# The Orca en Rojo has arrived



## tellog (Jun 23, 2008)

So as I wrote in my previous post "Just held my 09 Orca in Red" I was finally able to pick it up Wed evening. After a few delays, Orbea caught the fact that they sent me an 09 opposed to the 08 I ordered. No longer was I getting a fantastic deal on the frameset as the original invoice stated. The difference in what Orbea charged my lbs for the 09 vs the 08 was fairly significant and the savings couldn't be passed on with the 09. A tough choice had to be made. the 09 was sitting in a box right next to me or wait for Orbea to send the 08 frameset at the original cost I was quoted. After much deliberation with the lbs owner and an Orbea rep, they both convinced me that the 08 was the better deal and that the difference, for me at least, would be negligible. Talk about being surprised. They probably could have easily talked me into the 09 right then and there. That being said, their honesty made me that much more of a fan of Orbea.
So two days later, my original order arrived. We opened the box and no fork was packed. I couldn't believe it. How do you not pack a fork with the frameset from Spain, to the US distributor. Anyway, my lbs decided to take the 09 fork, put it on the 08 frame and all is good. They spent the afternoon stripping down my bike and started to build my Orca. 

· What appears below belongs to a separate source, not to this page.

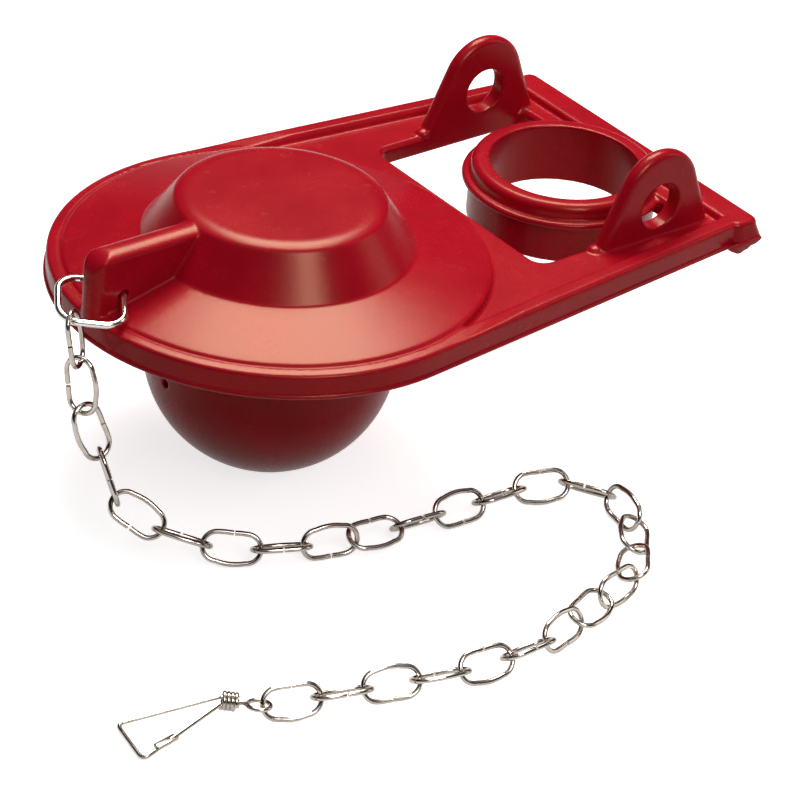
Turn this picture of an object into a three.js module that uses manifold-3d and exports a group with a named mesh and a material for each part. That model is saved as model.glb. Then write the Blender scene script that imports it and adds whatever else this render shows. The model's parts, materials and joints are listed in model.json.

What a machine. It is as beautiful as so many others have stated. It rides like a dream. I left work early yesterday and took it to the foothills. For those who are familiar with the Colorado front range, I hit Lookout Mtn Rd in Golden for my first test ride - what an awesome ride that was on my Orca. I felt like I was flying up it. Hit 40mph on the way down and it was as steady as I hoped for. All I can say is wow.

The setup:
08 Orca 60
Mostly Campy Chorus group with Record dérailleurs
Zeus stem, bars and seatpost
Speedplay Zero pedals 
Sella Flight Gel Pro
Pictured with my Fulcrum Racing 5 wheels
Continental Ultra Gatorskin tires


Quick pick of my new rig


----------



## Arginine (Nov 14, 2007)

Well that looks familiar Beauty. Looks great with the red flite saddle:thumbsup:


----------



## JimmyORCA (Mar 18, 2008)

Nice bike!!! The more I see red the more I like it.


----------



## DRLski (Apr 26, 2003)

nice, I'm a little surprised they charged the shop for the 09 when it was obviously their fault in the first place. Are the differences between the 09 and 08 that significant?


----------



## kupe (Sep 20, 2005)

Very nice! Keep an eye on the seatpost. I had most all of the carbon teeth on the bottom part of the head strip out on me. Seat decided to nose-up at 25 mph. Apparently it's a fairly common problem. Thomson Masterpiece was immediately on order.


----------



## kupe (Sep 20, 2005)

Doh! Double post.


----------



## Arginine (Nov 14, 2007)

> Are the differences between the 09 and 08 that significant?


 Well, he's going to have to settle for being a lot slower, what with that boat anchor of an aluminum head tube badge. The aluminum seat post clamp isn't helping the situation any. Also, the weight of all that red paint will really slow him down.


----------



## tellog (Jun 23, 2008)

Arginine said:


> Well, he's going to have to settle for being a lot slower, what with that boat anchor of an aluminum head tube badge. The aluminum seat post clamp isn't helping the situation any. Also, the weight of all that red paint will really slow him down.


Too funny but so true. Red is heavy. I've noticed a drag when riding - probably because I'm looking down at it so much:thumbsup: 

and to answer DRLski - besides the aforementioned, up to 88 grams lighter and up to 20% stiffer. I wanted the 09, probably because it is newer but now that I've ridden both, I couldn't tell you the difference. But as one of the bike mechanics jokingly said, "if I told you your latte had 20% more coffee in it, would you know other than me telling you so?" Stiffer - maybe. good marketing - maybe. Either way - awesome bike.

Now I just need this dang storm front to pass through.


----------



## Arginine (Nov 14, 2007)

> Now I just need this dang storm front to pass through.


 I hear ya. I can't remember the last time it rained for so long here! It just cleared up here (Wellington-10miles north of Fort Collins). Hope it's clear tomorrow, cause if it is I'm hitting the road for a long ride tomorrow.


----------